Preparing for Challenging Situations
If you know you’re heading straight for a tricky conversation, don’t just wing it—this isn’t karaoke night. Think of it like prepping for a big game. You wouldn’t walk onto the field without a game plan, right? Start by figuring out the key points you want to hit. What’s the main thing you need to say? Jot it down if you have to. Seriously, bullet points are your best friend here.
Next, practice. And yeah, I know “practice” sounds super formal, but it doesn’t have to be. Try running through the conversation in your head, or even better, say it out loud. Talking to yourself isn’t weird—it’s strategic. If you’ve got a buddy who can help, even better. Let them play the role of your overly opinionated coworker or the family member who just loves to interrupt. The goal is to feel a little more ready when the real thing hits.

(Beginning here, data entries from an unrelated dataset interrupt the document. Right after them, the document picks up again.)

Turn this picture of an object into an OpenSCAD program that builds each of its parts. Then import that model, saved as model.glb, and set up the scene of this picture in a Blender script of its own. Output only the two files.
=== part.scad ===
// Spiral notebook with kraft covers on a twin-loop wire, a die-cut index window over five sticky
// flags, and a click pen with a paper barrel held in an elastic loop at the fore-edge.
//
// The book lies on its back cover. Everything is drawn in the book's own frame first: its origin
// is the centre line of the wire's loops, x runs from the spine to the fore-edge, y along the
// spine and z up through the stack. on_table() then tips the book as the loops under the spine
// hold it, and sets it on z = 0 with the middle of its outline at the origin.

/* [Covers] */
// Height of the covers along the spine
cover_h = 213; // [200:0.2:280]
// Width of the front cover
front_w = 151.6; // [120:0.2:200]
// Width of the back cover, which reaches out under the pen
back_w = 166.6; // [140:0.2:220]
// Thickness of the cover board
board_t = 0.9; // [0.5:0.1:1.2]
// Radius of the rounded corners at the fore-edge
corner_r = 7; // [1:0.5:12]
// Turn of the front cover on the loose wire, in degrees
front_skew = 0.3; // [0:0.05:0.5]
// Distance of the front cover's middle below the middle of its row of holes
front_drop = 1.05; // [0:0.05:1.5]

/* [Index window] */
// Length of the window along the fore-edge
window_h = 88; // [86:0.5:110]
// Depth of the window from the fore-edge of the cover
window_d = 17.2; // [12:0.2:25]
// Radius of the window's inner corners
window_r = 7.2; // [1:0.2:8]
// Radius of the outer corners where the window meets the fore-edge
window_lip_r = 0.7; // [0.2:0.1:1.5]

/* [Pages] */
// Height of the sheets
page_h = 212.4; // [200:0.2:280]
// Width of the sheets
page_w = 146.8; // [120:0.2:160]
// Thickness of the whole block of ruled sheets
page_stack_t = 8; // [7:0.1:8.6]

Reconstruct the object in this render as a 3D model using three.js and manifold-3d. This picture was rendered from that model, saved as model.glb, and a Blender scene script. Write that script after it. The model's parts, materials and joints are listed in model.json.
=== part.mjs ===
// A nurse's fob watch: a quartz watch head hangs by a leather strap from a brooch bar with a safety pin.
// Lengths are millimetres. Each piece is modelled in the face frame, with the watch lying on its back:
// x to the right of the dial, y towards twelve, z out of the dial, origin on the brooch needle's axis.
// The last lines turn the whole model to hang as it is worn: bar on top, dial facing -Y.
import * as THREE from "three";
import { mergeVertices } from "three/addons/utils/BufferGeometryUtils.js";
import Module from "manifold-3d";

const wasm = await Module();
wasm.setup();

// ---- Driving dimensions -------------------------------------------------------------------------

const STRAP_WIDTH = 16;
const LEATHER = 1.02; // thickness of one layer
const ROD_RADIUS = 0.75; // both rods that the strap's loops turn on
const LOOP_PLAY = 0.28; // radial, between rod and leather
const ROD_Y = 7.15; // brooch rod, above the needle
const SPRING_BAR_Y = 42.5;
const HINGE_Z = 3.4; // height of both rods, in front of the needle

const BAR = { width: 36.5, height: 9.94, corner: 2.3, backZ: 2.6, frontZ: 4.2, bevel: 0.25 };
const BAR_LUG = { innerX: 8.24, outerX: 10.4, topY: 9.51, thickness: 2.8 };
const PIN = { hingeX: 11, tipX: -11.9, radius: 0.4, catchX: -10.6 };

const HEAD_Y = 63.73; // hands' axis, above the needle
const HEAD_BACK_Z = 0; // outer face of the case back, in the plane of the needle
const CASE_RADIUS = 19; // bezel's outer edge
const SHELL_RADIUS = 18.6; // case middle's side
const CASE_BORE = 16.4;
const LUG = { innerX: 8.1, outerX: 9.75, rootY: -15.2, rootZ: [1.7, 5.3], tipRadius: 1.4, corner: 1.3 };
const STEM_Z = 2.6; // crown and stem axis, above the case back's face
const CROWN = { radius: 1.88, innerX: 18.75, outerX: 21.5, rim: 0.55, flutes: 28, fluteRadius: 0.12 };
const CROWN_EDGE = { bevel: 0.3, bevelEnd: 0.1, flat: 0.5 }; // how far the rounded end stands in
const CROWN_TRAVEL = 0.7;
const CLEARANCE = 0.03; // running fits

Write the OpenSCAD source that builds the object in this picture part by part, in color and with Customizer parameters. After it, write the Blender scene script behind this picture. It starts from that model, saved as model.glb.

Oh, and don’t forget to mentally prep for potential curveballs. Maybe the other person disagrees with you, or maybe they’re that one person who loves to go off-topic. Think about how you’ll steer things back on track without turning it into a verbal tug-of-war. With a little prep, you’ll walk into that conversation feeling way less like a deer in headlights and way more like someone who’s got their act together.
Reflecting and Learning
Alright, so you made it through the chaos—congrats! But before you totally move on, take a second to think about how it all went down. Were there moments where you felt like a rockstar? Or maybe parts where you were more like, “Yikes, that could’ve gone better”? Either way, don’t just shove it to the back of your mind. Reflection isn’t about beating yourself up; it’s about figuring out what worked and what didn’t so you can level up for next time.
Ask yourself stuff like: Did I stay calm, or did my nerves take over? Was I clear, or did I ramble my way into confusion town? Did I really listen, or was I too busy planning my next move? Be honest with yourself—it’s not a quiz, it’s just you learning how to get better at this whole keeping-it-together thing.
Oh, and if you nailed it, don’t forget to give yourself some credit! Celebrate the wins, no matter how small. And if it didn’t go perfectly, don’t sweat it. You’re not aiming for perfection, just progress. Every awkward stumble is one step closer to feeling like a pro under pressure. You’ve got this!